"European Week for Waste Reduction" aims to wrap up plastic pollution – for good

21 November 2023 by John Whitfield
blog author

​​Plastic packaging is the bane of our lives and often very unnecessary, when you consider items such as oranges, avocados and bananas are already packaged in their natural ‘wrapping’. Yet, they are often still covered in plastic before hitting supermarket shelves, adding to the plastic pollution crisis.

Therefore, it probably comes as no surprise that a colossal 180kg of packaging waste is generated by individual Europeans annually, prompting last year’s announcement of a potential new regulation by the European Commission to reduce such pollution. The proposal focuses on decreasing virgin materials, pushing forward reuse and refill systems to reduce packaging and make all EU packaging recyclable by 2030.

This bold sustainability measure to evoke radical change is wholly supported by the European Week for Waste Reduction campaign (Nov 18-26), which has resharpened its lens on a packaging theme this year to amplify the urgent adjustments that need to be made to clean up Europe.

What is European Week for Waste Reduction?

The initiative, which was launched 15 years ago, aims to highlight the urgent, sustainable behaviour required towards packaging consumption and its impact on the planet.

The campaign aims to raise awareness surrounding best practice, the environmental impact of packaging, and will also provide ideas and support for more sustainable consumption activity.

A spokesperson for European Week for Waste Reduction, said: “Every year, millions of tonnes of litter end up in oceans, beaches, forests and elsewhere in nature. The primary causes of this littering issue are our society’s unsustainable production and consumption patterns, poor waste management strategies and a lack of awareness of citizens.

“In order to counteract its adverse effects, the European Week for Waste Reduction encourages participants to educate their peers about waste prevention; and to clean up those areas where littering is impeding the well functioning of natural and human habitats.”

How can I get involved in European Week for Waste Reduction?

Click here to find out more about participating as either a business, organisation or an individual.

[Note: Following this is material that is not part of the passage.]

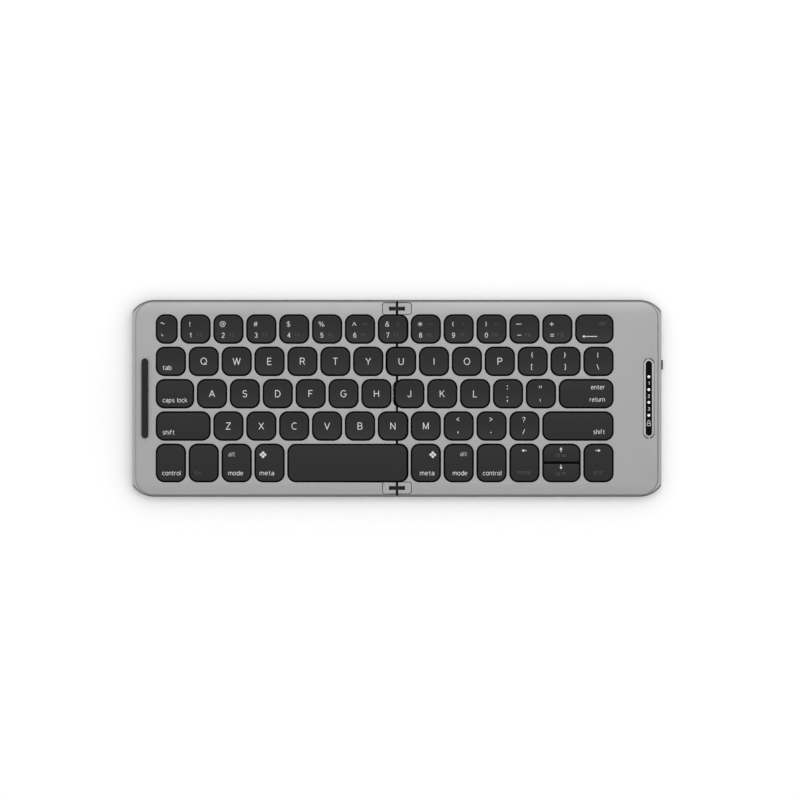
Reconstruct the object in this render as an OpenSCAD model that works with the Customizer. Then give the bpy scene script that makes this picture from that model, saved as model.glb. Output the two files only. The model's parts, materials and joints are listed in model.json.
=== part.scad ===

John Whitfield, Head of Sustainable Business, Acre Europe, said: “I applaud initiatives such as European Week for Waste Reduction, which is a sure-fire way to ensure Europe is on target with tangible solutions for a green economy.

“The campaign is steered by local and regional public authorities and is backed by schools, businesses, NGOs and other organisations, all collectively working towards the same goal – highlighting the urgent need for waste reduction.

“With this dedicated week and the European Commission’s proposal for a more robust regulation to help prevent packaging waste, businesses and consumers must step up their efforts and unite for greater impact.”

The European Commission, which aims to cut plastic pellet pollution by 74 per cent before the end of the decade, also announced a ban on glitter this autumn. Glitter, which contains microplastics, can be a hazard to human and animal health as well as the environment due to being small enough to pass into the lungs and bloodstream.

Why is the European Commission proposing a more stringent waste reduction regulation?

According to the European Commission, packaging waste in the EU soared by more than 20 per cent over the past decade, a figure which is heading to increase by another 19 per cent by 2030 under the current production and consumption system.

Currently, 40 per cent of plastic and 50 per cent of paper used in the EU is destined for packaging, with plastic packaging waste forecast to rise to 46 per cent in 2030.

Sustainable measures such as reuse, refill, banning avoidable packaging and minimising packaging all aim to meet the target, with the proposal strongly favouring the recyclability of all packaging to promote eco packaging and better inform consumers.